Amazing GraceIn London, England, a son was born to Elizabeth and John Newton, Sr. This son, John Newton, Jr. has made an impact on the lives of people all over the world. But, you may ask, “Who was he, and what did he do?”
When John Newton, Jr. {we’ll call him JN} was born on July 24, 1725, his father was the commander of a merchant ship and, at age 11, JN went to sea with him. Having made six voyages with his father, the elder Newton retired and, in 1744, JN was impressed into service on a man-of-war.  Finding the living conditions so intolerable, JN deserted but was recaptured, publicly flogged, and demoted from midshipman to common seaman. As a result, JN requested a change of service and was transferred to the service of a slave ship. Here, JN became the servant of a slave trader and was brutally abused, transferred to another slave ship and ended up being left in West Africa with a slave trader and his wicked wife. After this time in his life JN recounted that he was once “once an infidel and libertine, a servant of slaves in West Africa.”
As fate would have it, JN was rescued by a sea captain who the elder Newton had asked to search for his son. Eventually, JN became captain of his own ship and was involved in the slave trade. JN had some “religious” instruction from his mother early in life; she passed away when he was very young. On a voyage that was homeward bound, the ship encountered a violent storm that threatened the ship to sink as it took in water. Out of desperation and fear, JN cried out “Lord, have mercy on us.” And, the Lord did and they eventually arrived safely to port. The recorded date of this was May 10, 1748 and it was THE turning point in the life of JN. Exactly what took place in the heart of JN, what else he may have prayed, we do not know; however, the change in his life gave evidence that he had trusted the Lord Jesus Christ as his personal Saviour. For a brief period of time JN continued in the slave trade but treated the slaves in a humane manner.

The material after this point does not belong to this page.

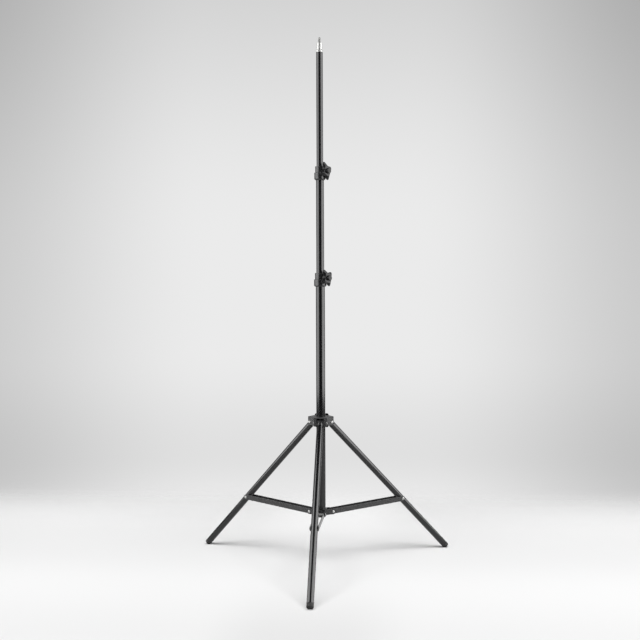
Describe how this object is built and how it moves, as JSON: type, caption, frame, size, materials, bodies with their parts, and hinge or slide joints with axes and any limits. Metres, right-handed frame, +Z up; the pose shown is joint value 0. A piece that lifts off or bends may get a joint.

There is much more to the life of JN, of how he began to read and study the Bible, educate himself, teaching himself  Latin, Greek, and Hebrew. In 1750 he married his childhood sweetheart, Mary Catlett and later entered the Gospel ministry. From the pen of this former infidel, libertine, and slave trader came the words of the wonderful song, “Amazing Grace.” JN knew better than anyone else when he wrote these words:
Amazing grace! (how sweet the sound)
That sav’d a wretch like me!
I once was lost, but now am found,
Was blind, but now I see.

’Twas grace that taught my heart to fear,
And grace my fears reliev’d;
How precious did that grace appear,
The hour I first believ’d!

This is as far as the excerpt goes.